In the immediate days following the storm, it was difficult to process the full scale of what had happened, let alone know how to respond. I was fortunate in that Staten Island Arts’ offices (in zone A) and my home were unaffected. But many of our grantees and community artists were badly hit. I had returned, less than two weeks before, from the GIA conference in Miami, where I had participated in a session with Michael Spring, director of the Miami-Dade County Department of Cultural Affairs. About two days after Sandy, Michael called to check in and offer help. We spoke about his experience after Hurricane Andrew, and how his office had set up an assessment system. By November 2, though we were still unable to return to our offices, my staff and I had set up our own assessment, and begun reaching out to all the artists and arts organizations we had been in contact with over the last few years, as well as going to the most-affected communities to reach artists we might not have known about. We asked if they had losses and/or damage, and we collected the information in a simple Google spreadsheet we could all access from our phones and computers. We quickly came up with a list of over ninety artists and organizations that were facing some kind of loss, with about thirty of those facing major losses of home and/or work space.

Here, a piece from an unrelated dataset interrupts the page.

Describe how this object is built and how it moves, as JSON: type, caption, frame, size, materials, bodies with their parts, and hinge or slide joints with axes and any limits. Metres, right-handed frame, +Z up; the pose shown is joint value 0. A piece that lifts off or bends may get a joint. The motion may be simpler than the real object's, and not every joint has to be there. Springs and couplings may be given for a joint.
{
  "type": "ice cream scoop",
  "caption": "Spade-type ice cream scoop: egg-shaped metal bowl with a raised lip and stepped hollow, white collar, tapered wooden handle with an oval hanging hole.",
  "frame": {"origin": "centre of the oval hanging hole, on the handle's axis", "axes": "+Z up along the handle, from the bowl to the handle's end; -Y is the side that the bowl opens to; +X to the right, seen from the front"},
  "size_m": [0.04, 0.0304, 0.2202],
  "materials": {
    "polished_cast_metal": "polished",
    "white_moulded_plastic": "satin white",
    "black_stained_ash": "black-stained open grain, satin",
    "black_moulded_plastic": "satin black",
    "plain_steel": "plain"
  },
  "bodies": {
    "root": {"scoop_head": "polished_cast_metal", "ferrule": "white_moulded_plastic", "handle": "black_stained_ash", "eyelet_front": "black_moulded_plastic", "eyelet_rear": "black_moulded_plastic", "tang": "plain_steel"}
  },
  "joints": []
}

We assisted these artists by connecting them with available resources that addressed their specific individual needs. And when information on emergency grants started to come in — from the Rauschenberg and Andy Warhol for the Visual Arts Foundations through the New York Foundation for the Arts, CERF+, MusiCares, Pollock-Krasner, Joan Mitchell, and others — we got in touch with the artists. We met with those most affected and helped them apply, as they were still in shock, not fully grasping their losses and still grappling with immediate and basic recovery needs, most still not having electricity or Internet connections.

By late November, we began to get phone calls from those artists as they received the emergency funds, often before they had received funds from any other source. They were so thankful, so full of emotion, that I couldn’t help tearing up with them. I still have messages on my phone that I can’t erase but can’t bear to listen to again.

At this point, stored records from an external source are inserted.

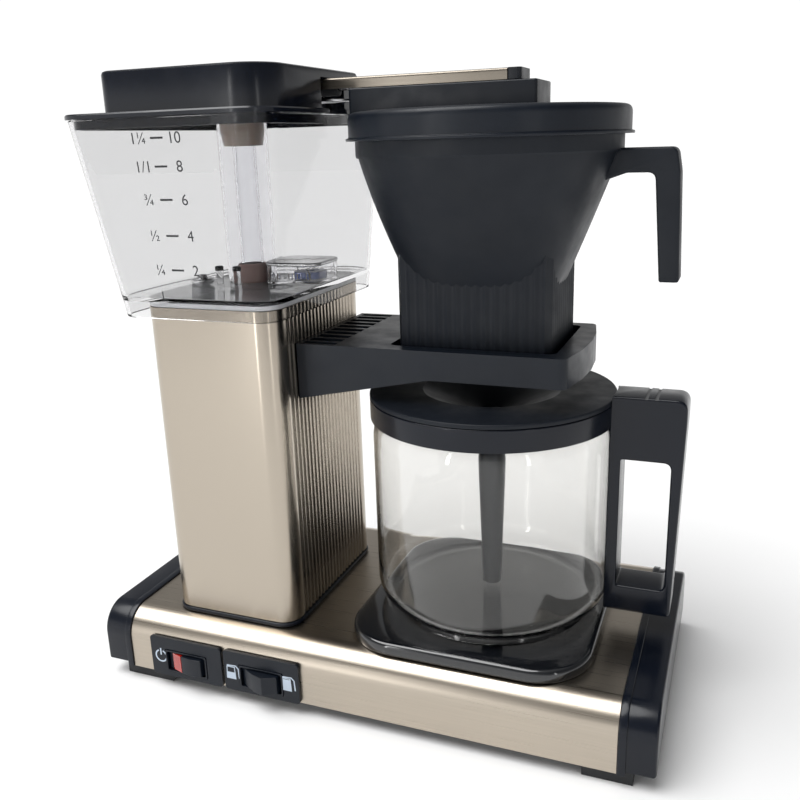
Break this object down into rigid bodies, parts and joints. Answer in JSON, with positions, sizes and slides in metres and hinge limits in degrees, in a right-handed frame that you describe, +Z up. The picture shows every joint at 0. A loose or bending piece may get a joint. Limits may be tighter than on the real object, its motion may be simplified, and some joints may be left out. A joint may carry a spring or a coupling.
{
  "type": "commercial coffee brewer",
  "caption": "Drip coffee brewer: brushed base, boiler tower, clear water tank, outlet arm, filter basket on a holder, hot plate and a glass carafe with a handle and lid.",
  "frame": {"origin": "centre of the bounding box in plan, on the plane of the undersides of the feet", "axes": "+X from the tower to the carafe, +Y to the rear, +Z up"},
  "size_m": [0.32, 0.179, 0.3416],
  "materials": {
    "champagne_metal": "fine brushing, warm champagne tint",
    "dark_pan": "matt black coating",
    "gloss_black": "glossy blue-black",
    "enamel": "smooth glossy black coating",
    "rubber": "soft matt black",
    "satin_black": "satin, fine moulded grain, blue-black",
    "red_lens": "translucent red",
    "steel": "bright plated",
    "copper": "drawn copper",
    "silicone": "soft translucent beige",
    "clear_plastic": "clear moulded plastic",
    "glass": "clear blown glass",
    "blue_plastic": "satin blue"
  },
  "bodies": {
    "base": {"base_cover": "champagne_metal", "base_pan": "dark_pan", "left_end_cap": "gloss_black", "right_end_cap": "gloss_black", "foot_front_left": "rubber", "foot_front_right": "rubber", "foot_rear_left": "rubber", "foot_rear_right": "rubber", "cord_gland": "rubber", "power_switch_plate": "satin_black", "power_switch_body": "satin_black", "selector_plate": "satin_black", "selector_body": "satin_black", "hot_plate": "enamel", "hot_plate_element": "steel", "hot_plate_thermostat": "gloss_black", "terminal_block": "satin_black", "tower_gasket": "rubber", "tower_housing": "champagne_metal", "tower_cap": "satin_black", "boiler_tube": "copper", "boiler_element": "steel", "check_valve": "clear_plastic", "inlet_hose": "silicone", "riser_joint": "silicone", "thermal_cutout": "gloss_black", "water_tank": "clear_plastic", "riser_pipe": "glass", "riser_seal": "silicone", "riser_column": "clear_plastic", "riser_collar": "silicone", "float_housing": "clear_plastic", "float_cover": "steel", "tank_nut": "steel", "basket_holder": "satin_black", "holder_screw_front": "steel", "holder_screw_rear": "steel"},
    "power_switch": {"power_rocker": "satin_black", "power_lens": "red_lens"},
    "selector_switch": {"selector_rocker": "satin_black"},
    "check_ball": {"check_valve_ball": "steel"},
    "float": {"float_ring": "blue_plastic"},
    "tank_cover": {"tank_lid": "satin_black"},
    "outlet_arm": {"outlet_elbow": "rubber", "outlet_arm_cover": "champagne_metal", "outlet_tube": "steel", "outlet_arm_end_cap": "satin_black", "outlet_clip": "steel"},
    "basket_cover": {"basket_lid": "satin_black"},
    "filter_basket": {"brew_basket": "satin_black", "drip_stop_spring": "steel"},
    "drip_stop": {"drip_stop_valve": "satin_black"},
    "carafe": {"carafe_glass": "glass", "carafe_handle": "gloss_black"},
    "carafe_cover": {"carafe_lid": "satin_black", "mixing_tube": "satin_black"}
  },
  "joints": [
    {"name": "power_rock", "type": "hinge", "parent": "base", "child": "power_switch", "pos_m": [-0.1023, -0.0801, 0.0178], "axis": [0, 0, 1], "range_deg": [0, 18]},
    {"name": "selector_rock", "type": "hinge", "parent": "base", "child": "selector_switch", "pos_m": [-0.053, -0.0801, 0.0178], "axis": [0, 0, 1], "range_deg": [0, 18]},
    {"name": "check_ball_rise", "type": "slide", "parent": "base", "child": "check_ball", "axis": [0, 0, 1], "range_m": [0, 0.0025]},
    {"name": "float_rise", "type": "slide", "parent": "base", "child": "float", "axis": [0, 0, 1], "range_m": [0, 0.0042]},
    {"name": "tank_lid_lift", "type": "slide", "parent": "base", "child": "tank_cover", "axis": [0, 0, 1], "range_m": [0, 0.1]},
    {"name": "outlet_arm_lift", "type": "slide", "parent": "base", "child": "outlet_arm", "axis": [0, 0, 1], "range_m": [0, 0.075]},
    {"name": "basket_lid_lift", "type": "slide", "parent": "base", "child": "basket_cover", "axis": [0, 0, 1], "range_m": [0, 0.05]},
    {"name": "basket_lift", "type": "slide", "parent": "base", "child": "filter_basket", "axis": [0, 0, 1], "range_m": [0, 0.025]},
    {"name": "drip_stop_press", "type": "slide", "parent": "filter_basket", "child": "drip_stop", "axis": [0, 0, 1], "range_m": [0, 0.003], "stiffness_N_per_m": 200, "springref_m": -0.004, "deforming": ["drip_stop_spring"]},
    {"name": "carafe_slide", "type": "slide", "parent": "base", "child": "carafe", "axis": [0, -1, 0], "range_m": [0, 0.16]},
    {"name": "carafe_lid_lift", "type": "slide", "parent": "carafe", "child": "carafe_cover", "axis": [0, 0, 1], "range_m": [0, 0.003]}
  ],
  "couplings": [
    {"joint": "outlet_arm_lift", "follows": "tank_lid_lift", "ratio": 0.75},
    {"joint": "basket_lid_lift", "follows": "tank_lid_lift", "ratio": 0.5},
    {"joint": "basket_lift", "follows": "tank_lid_lift", "ratio": 0.25}
  ]
}
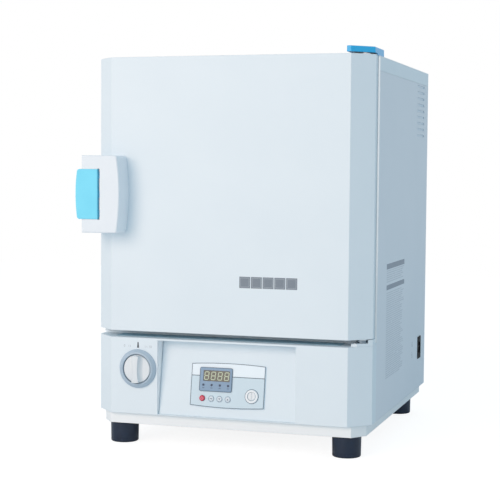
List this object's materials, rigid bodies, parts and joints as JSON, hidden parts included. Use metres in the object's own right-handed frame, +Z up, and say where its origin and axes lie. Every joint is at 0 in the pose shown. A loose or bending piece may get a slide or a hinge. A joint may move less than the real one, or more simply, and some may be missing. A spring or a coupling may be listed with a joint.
{
  "type": "drying oven",
  "caption": "Bench-top laboratory drying oven with a chamfered hinged door, latch paddle, wire shelves, sloping control panel, air damper knob and rear exhaust.",
  "frame": {"origin": "middle of the overall footprint, on the plane that the feet stand on", "axes": "+X to the right as seen from the front, +Y to the back, +Z up; the door faces -Y"},
  "size_m": [0.4118, 0.4736, 0.557],
  "materials": {
    "painted_white": "smooth powder coat",
    "painted_side": "smooth powder coat",
    "frame_paint": "smooth powder coat",
    "galvanised": "satin zinc",
    "chamber_steel": "satin stainless",
    "shelf_wire": "bright",
    "heater_sheath": "heat-dulled stainless",
    "plain_steel": "bright zinc",
    "bush_acetal": "satin acetal",
    "heat_sink": "satin",
    "mineral_wool": "matt",
    "seal_rubber": "matt silicone",
    "foot_rubber": "matt",
    "white_moulding": "fine satin",
    "grey_blue_moulding": "satin",
    "blue_moulding": "semi-gloss",
    "pale_blue_moulding": "semi-gloss",
    "panel_plastic": "satin",
    "bezel_plastic": "semi-gloss",
    "display_glass": "tinted",
    "lamp_plastic": "clear tinted",
    "red_key": "semi-gloss",
    "blue_key": "semi-gloss",
    "black_plastic": "satin",
    "board": "satin"
  },
  "bodies": {
    "cabinet": {"base_tray": "frame_paint", "foot_front_left": "foot_rubber", "foot_front_right": "foot_rubber", "foot_rear_left": "foot_rubber", "foot_rear_right": "foot_rubber", "side_panel_right": "painted_side", "side_panel_left": "painted_side", "top_cover": "painted_side", "rear_cover": "galvanised", "front_frame": "frame_paint", "control_fascia": "painted_white", "control_recess": "frame_paint", "control_plate": "panel_plastic", "display_bezel": "bezel_plastic", "display_window": "display_glass", "indicator_lamps": "lamp_plastic", "control_board": "board", "relay_module": "heat_sink", "knob_bezel": "grey_blue_moulding", "intake_duct": "galvanised", "breaker_body": "black_plastic", "power_gland": "black_plastic", "chamber": "chamber_steel", "insulation": "mineral_wool", "divider_plate": "galvanised", "shelf_rails": "chamber_steel", "shelf_lower": "shelf_wire", "shelf_upper": "shelf_wire", "floor_plate": "chamber_steel", "heater": "heater_sheath", "temperature_probe": "plain_steel", "exhaust_pipe": "chamber_steel", "hinge_cap": "blue_moulding", "upper_hinge_bracket": "plain_steel", "lower_hinge_bracket": "frame_paint", "hinge_pins": "plain_steel", "hinge_washers": "bush_acetal", "screws": "plain_steel", "latch_keeper": "plain_steel"},
    "door": {"door_outer_panel": "painted_white", "door_inner_panel": "chamber_steel", "door_insulation": "mineral_wool", "door_gasket": "seal_rubber", "hinge_bushes": "bush_acetal", "handle_housing": "white_moulding", "paddle_pin": "plain_steel", "latch_case": "plain_steel", "latch_pin": "plain_steel"},
    "paddle": {"release_paddle": "pale_blue_moulding"},
    "latch": {"latch_lever": "plain_steel"},
    "damper": {"damper_knob": "white_moulding", "damper_shaft": "plain_steel", "damper_shutter": "plain_steel"},
    "dial": {"setting_dial": "white_moulding"},
    "power_button": {"power_button": "red_key"},
    "key_left": {"key_left": "blue_key"},
    "key_middle": {"key_middle": "blue_key"},
    "key_right": {"key_right": "blue_key"},
    "breaker_toggle": {"breaker_lever": "black_plastic"}
  },
  "joints": [
    {"name": "door_hinge", "type": "hinge", "parent": "cabinet", "child": "door", "pos_m": [0.1909, -0.17625, 0.355], "axis": [0, 0, 1], "range_deg": [0, 120]},
    {"name": "paddle_pull", "type": "hinge", "parent": "door", "child": "paddle", "pos_m": [-0.1751, -0.22725, 0.3557], "axis": [0, 0, 1], "range_deg": [0, 15], "stiffness_Nm_per_rad": 0.4, "springref_deg": -11.46},
    {"name": "latch_swing", "type": "hinge", "parent": "door", "child": "latch", "pos_m": [-0.1791, -0.18025, 0.3557], "axis": [0, 0, 1], "range_deg": [-12.5, 0]},
    {"name": "damper_turn", "type": "hinge", "parent": "cabinet", "child": "damper", "pos_m": [-0.1261, -0.20025, 0.11], "axis": [0, 1, 0], "range_deg": [0, 90]},
    {"name": "dial_turn", "type": "hinge", "parent": "cabinet", "child": "dial", "pos_m": [0.03995, -0.19095, 0.07831], "axis": [0, 0.9862, -0.1655], "range_deg": [0, 270]},
    {"name": "power_button_press", "type": "slide", "parent": "cabinet", "child": "power_button", "axis": [0, 0.9862, -0.1655], "range_m": [0, 0.001], "stiffness_N_per_m": 600, "springref_m": -0.001},
    {"name": "key_left_press", "type": "slide", "parent": "cabinet", "child": "key_left", "axis": [0, 0.9862, -0.1655], "range_m": [0, 0.001], "stiffness_N_per_m": 600, "springref_m": -0.001},
    {"name": "key_middle_press", "type": "slide", "parent": "cabinet", "child": "key_middle", "axis": [0, 0.9862, -0.1655], "range_m": [0, 0.001], "stiffness_N_per_m": 600, "springref_m": -0.001},
    {"name": "key_right_press", "type": "slide", "parent": "cabinet", "child": "key_right", "axis": [0, 0.9862, -0.1655], "range_m": [0, 0.001], "stiffness_N_per_m": 600, "springref_m": -0.001},
    {"name": "breaker_throw", "type": "hinge", "parent": "cabinet", "child": "breaker_toggle", "pos_m": [0.1984, 0.17025, 0.11], "axis": [0, 1, 0], "range_deg": [0, 30]}
  ],
  "couplings": [
    {"joint": "latch_swing", "follows": "paddle_pull", "ratio": -0.8}
  ]
}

It’s hard to talk about the mix of emotions, both the sorrow and the joy that come out of a disaster like the East Shore of Staten Island saw after Sandy. The sadness and dark humor are there, from the destruction, the financial burdens, the uncertainty of what to do, the waiting and waiting for answers. But the joy is right alongside, the joy of making new friends as we work together to solve problems, taking action as a community for the common good, and creating art that helps weave a torn neighborhood back together.

When I was in Miami for the GIA conference, I went to “Arts and Climate Change,” organized by Edwin Torres, associate director at the Rockefeller Foundation. I had no idea, of course, how in just a few days his session was going to take on a deeper meaning in my own life. Something Edwin brought up at that workshop has stayed with me as I work with the artists affected by Sandy: resilience is found in societies and in individuals when they are able to visualize and look forward to a new future — different but connected to the past that has been lost.

And now we are living it: whether it is a metal artist who lost hundreds of thousands of dollars in materials and equipment now forging ahead by rebuilding as a community makerspace, to the artist whose home was flooded and belongings washed out into the marshes, who now walks through those marshes, retrieving the entire community’s belongings and installing them in an empty lot that also serves as a “lost & found.” Artists are connecting and engaging with neighbors to envision a transformative future that respects and embraces the past.